JOB
Single out the lines that include the word "Identity". Copy them.

DATASET EXCERPT
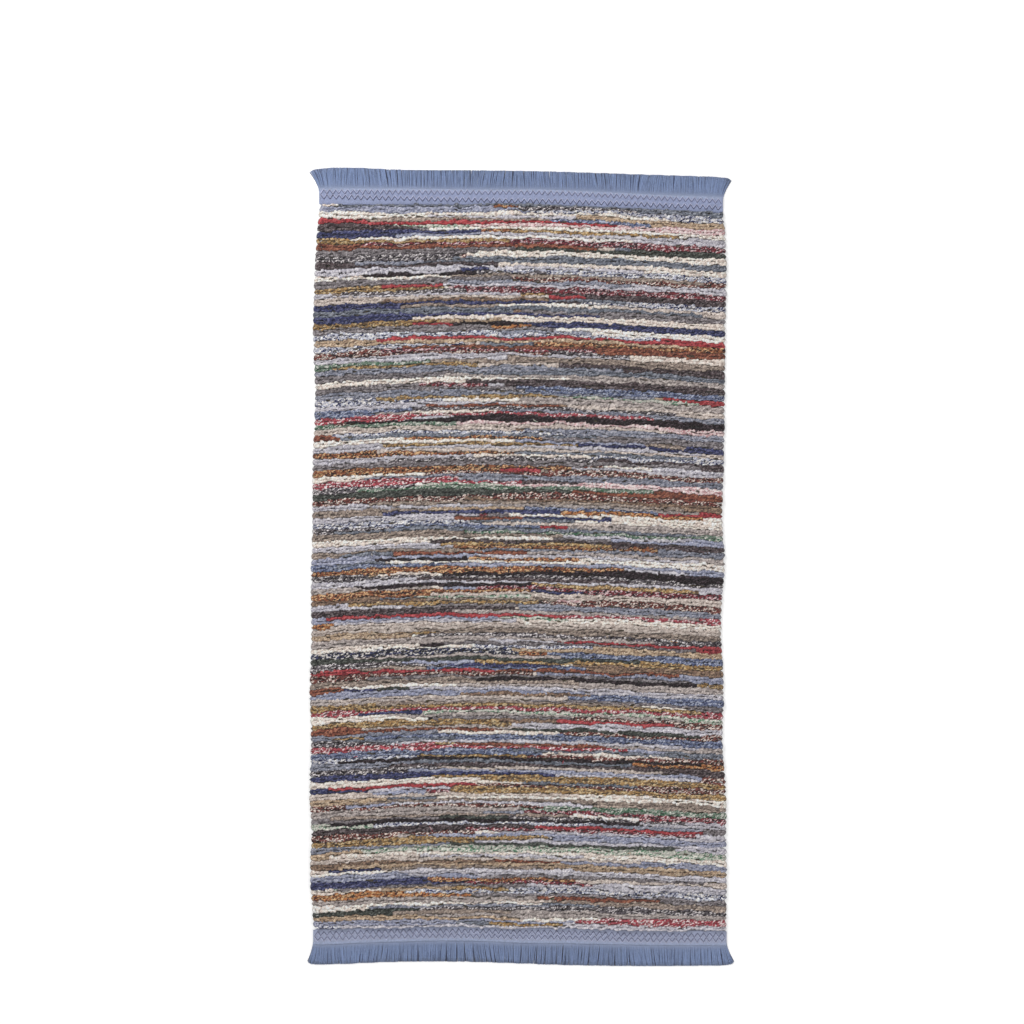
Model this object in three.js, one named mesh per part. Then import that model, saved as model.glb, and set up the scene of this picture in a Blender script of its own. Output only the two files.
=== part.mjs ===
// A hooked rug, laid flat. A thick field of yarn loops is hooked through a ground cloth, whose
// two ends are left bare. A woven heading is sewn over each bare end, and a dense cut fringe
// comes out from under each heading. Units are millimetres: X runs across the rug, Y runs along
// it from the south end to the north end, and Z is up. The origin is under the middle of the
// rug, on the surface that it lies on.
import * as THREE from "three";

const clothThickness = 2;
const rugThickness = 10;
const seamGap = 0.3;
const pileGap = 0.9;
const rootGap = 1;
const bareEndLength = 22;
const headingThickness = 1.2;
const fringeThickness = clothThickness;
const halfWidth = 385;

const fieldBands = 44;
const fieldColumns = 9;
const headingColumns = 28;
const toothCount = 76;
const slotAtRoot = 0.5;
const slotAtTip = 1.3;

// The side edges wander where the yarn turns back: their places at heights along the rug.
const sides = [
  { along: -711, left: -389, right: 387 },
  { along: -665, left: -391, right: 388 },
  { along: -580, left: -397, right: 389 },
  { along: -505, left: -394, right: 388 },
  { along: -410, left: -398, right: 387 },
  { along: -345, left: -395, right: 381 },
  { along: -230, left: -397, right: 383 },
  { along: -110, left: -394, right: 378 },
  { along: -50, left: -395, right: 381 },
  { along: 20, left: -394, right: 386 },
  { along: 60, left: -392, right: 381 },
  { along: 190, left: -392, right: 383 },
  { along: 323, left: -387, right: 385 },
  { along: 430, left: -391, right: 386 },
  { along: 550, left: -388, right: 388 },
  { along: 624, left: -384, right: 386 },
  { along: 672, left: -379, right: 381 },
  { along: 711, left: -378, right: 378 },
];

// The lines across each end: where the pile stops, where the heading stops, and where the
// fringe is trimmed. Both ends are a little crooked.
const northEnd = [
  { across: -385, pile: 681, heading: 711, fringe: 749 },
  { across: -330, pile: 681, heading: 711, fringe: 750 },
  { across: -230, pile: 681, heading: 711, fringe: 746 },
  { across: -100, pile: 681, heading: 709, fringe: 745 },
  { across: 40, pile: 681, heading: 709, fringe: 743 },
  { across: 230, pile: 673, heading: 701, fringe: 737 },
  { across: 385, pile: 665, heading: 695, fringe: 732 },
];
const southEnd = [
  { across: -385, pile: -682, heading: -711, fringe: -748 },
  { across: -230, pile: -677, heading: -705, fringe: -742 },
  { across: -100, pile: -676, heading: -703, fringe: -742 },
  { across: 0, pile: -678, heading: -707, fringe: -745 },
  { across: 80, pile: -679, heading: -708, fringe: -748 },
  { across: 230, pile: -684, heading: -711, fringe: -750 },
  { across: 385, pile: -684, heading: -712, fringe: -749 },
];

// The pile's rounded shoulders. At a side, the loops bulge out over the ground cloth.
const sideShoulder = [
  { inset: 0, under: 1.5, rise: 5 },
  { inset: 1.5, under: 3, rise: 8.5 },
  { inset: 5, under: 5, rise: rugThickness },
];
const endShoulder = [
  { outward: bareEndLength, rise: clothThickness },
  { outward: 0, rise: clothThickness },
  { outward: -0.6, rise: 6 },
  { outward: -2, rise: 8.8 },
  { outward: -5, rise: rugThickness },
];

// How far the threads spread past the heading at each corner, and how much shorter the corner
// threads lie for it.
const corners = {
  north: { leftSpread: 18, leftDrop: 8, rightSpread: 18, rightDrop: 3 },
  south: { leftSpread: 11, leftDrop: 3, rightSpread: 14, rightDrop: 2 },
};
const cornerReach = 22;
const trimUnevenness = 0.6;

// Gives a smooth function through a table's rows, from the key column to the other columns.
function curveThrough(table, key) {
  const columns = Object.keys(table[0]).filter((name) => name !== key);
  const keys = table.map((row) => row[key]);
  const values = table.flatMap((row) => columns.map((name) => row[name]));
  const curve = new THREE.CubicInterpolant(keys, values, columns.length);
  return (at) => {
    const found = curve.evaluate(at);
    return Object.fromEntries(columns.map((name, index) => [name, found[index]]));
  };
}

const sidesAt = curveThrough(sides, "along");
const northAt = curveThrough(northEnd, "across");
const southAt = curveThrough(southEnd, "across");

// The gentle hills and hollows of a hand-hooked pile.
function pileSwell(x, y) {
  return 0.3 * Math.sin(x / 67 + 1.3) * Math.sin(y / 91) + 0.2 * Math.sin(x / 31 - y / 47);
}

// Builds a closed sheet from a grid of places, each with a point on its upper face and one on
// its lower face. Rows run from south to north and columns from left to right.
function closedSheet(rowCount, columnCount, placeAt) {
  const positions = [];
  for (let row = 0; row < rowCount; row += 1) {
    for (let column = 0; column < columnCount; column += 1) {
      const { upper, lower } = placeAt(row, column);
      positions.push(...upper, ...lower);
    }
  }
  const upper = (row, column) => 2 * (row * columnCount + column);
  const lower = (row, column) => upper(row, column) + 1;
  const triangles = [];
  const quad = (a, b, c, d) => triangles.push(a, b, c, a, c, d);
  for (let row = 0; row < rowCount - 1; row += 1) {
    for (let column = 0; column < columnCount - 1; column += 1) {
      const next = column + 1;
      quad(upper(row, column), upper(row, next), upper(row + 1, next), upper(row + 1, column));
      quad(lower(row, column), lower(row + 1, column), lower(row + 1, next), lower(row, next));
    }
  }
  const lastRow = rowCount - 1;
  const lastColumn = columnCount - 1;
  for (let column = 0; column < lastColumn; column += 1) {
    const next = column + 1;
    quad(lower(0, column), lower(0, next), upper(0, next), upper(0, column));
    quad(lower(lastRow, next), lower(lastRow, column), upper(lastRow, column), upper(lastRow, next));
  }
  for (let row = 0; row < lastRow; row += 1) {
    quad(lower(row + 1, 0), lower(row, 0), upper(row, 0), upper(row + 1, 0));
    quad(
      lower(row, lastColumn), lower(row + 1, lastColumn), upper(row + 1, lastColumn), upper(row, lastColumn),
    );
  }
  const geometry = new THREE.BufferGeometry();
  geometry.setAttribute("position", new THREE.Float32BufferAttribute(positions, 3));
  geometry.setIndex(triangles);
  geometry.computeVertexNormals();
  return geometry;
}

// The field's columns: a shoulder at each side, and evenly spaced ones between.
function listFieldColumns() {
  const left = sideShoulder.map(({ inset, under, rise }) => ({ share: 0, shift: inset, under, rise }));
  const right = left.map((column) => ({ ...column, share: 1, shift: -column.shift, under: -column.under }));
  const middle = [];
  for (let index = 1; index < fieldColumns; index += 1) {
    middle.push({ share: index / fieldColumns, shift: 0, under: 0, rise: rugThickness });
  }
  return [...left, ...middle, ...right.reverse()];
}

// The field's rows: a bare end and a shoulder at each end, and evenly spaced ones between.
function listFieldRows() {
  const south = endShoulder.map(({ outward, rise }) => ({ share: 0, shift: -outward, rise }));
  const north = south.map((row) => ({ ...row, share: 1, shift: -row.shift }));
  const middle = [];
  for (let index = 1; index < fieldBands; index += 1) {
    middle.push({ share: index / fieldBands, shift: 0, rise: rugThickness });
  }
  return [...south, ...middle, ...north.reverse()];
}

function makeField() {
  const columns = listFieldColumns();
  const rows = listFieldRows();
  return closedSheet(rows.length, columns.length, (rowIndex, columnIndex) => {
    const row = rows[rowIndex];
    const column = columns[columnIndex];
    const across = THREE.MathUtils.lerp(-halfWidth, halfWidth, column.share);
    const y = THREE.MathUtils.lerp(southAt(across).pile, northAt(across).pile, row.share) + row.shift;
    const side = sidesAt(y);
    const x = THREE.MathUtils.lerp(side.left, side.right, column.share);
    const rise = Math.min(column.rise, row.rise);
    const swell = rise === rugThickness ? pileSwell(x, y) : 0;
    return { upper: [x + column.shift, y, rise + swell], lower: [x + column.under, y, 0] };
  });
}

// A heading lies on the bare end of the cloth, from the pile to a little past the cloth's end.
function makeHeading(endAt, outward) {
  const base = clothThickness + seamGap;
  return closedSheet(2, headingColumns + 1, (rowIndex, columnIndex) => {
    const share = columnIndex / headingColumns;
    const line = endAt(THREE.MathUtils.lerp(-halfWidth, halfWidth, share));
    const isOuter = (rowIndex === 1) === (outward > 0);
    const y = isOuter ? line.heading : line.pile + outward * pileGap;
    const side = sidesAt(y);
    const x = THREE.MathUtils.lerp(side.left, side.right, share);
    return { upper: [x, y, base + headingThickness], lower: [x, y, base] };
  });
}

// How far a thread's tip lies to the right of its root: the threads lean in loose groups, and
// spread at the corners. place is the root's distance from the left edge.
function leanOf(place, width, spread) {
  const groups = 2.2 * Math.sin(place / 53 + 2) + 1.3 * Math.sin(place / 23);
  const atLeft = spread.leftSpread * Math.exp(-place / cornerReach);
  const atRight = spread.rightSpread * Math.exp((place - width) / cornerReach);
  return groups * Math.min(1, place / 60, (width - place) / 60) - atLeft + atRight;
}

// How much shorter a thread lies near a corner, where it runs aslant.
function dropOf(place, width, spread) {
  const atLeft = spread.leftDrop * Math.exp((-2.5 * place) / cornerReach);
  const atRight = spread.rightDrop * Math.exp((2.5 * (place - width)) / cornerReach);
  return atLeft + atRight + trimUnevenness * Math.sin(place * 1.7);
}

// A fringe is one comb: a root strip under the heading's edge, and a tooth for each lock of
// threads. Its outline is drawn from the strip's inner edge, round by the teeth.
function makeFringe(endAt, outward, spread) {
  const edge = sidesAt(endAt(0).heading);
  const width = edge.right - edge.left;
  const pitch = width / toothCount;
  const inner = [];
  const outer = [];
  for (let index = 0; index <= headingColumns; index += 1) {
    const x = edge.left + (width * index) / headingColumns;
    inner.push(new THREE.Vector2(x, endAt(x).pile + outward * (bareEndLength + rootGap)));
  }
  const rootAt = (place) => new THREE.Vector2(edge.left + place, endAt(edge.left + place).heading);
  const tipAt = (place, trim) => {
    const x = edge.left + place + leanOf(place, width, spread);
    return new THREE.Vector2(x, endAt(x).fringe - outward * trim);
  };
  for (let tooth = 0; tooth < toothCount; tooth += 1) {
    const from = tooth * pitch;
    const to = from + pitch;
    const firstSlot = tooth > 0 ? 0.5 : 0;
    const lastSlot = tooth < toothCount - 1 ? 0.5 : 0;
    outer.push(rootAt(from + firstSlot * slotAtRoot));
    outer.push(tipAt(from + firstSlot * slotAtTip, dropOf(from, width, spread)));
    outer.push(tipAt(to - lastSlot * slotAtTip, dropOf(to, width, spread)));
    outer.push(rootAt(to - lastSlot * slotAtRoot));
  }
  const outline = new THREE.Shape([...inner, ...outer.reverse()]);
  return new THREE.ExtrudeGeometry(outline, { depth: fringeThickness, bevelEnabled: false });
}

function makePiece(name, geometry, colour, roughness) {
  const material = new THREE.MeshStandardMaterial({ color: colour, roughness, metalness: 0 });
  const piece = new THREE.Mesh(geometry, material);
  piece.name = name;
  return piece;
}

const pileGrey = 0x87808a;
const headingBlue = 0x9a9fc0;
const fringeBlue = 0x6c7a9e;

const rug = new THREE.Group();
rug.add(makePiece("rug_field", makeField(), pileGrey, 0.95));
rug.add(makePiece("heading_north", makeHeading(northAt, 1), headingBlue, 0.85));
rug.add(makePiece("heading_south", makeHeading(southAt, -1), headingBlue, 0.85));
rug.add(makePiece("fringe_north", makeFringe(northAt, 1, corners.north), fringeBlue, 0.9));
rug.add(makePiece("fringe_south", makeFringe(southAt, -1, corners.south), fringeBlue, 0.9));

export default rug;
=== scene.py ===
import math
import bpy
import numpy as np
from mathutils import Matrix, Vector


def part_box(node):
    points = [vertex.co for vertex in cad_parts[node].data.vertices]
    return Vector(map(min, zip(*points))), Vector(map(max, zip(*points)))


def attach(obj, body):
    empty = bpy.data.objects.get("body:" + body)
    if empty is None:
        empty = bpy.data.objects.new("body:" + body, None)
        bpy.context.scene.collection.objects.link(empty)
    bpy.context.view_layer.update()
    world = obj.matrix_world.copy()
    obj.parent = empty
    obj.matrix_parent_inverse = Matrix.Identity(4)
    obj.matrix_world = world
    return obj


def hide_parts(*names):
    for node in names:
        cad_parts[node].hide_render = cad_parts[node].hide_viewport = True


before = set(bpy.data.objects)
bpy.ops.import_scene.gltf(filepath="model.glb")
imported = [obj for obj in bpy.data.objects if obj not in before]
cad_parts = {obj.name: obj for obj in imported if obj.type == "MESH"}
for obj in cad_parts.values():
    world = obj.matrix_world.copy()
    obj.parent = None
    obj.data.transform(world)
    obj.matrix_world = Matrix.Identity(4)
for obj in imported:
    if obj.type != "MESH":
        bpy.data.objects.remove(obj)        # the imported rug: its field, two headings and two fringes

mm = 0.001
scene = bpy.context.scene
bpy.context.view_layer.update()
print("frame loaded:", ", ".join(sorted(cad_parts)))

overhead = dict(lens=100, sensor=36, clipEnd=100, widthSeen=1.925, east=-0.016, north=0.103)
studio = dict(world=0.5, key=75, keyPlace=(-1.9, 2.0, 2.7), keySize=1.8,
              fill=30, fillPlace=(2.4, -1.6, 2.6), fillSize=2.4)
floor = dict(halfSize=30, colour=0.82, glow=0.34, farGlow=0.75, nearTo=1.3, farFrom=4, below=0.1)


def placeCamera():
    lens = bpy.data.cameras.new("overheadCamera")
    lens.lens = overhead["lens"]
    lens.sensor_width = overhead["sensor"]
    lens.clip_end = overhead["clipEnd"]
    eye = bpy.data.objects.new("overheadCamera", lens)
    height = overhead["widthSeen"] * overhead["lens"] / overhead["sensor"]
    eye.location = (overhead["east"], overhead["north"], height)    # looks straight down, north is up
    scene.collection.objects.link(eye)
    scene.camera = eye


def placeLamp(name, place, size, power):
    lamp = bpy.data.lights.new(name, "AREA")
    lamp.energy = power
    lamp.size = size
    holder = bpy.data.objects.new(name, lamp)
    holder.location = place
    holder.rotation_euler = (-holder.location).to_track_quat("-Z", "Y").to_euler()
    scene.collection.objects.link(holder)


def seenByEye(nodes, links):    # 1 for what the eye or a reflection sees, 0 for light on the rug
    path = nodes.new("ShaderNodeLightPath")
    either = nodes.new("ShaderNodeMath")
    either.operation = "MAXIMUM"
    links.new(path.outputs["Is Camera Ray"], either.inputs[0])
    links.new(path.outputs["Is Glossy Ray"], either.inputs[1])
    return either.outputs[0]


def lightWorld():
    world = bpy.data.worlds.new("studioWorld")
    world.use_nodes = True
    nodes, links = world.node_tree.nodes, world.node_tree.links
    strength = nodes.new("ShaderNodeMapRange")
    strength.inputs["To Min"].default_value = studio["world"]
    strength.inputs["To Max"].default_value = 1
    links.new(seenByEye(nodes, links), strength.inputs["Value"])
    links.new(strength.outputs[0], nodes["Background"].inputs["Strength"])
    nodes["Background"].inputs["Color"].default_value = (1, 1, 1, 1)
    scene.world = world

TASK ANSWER
    obj.matrix_parent_inverse = Matrix.Identity(4)
    obj.matrix_world = Matrix.Identity(4)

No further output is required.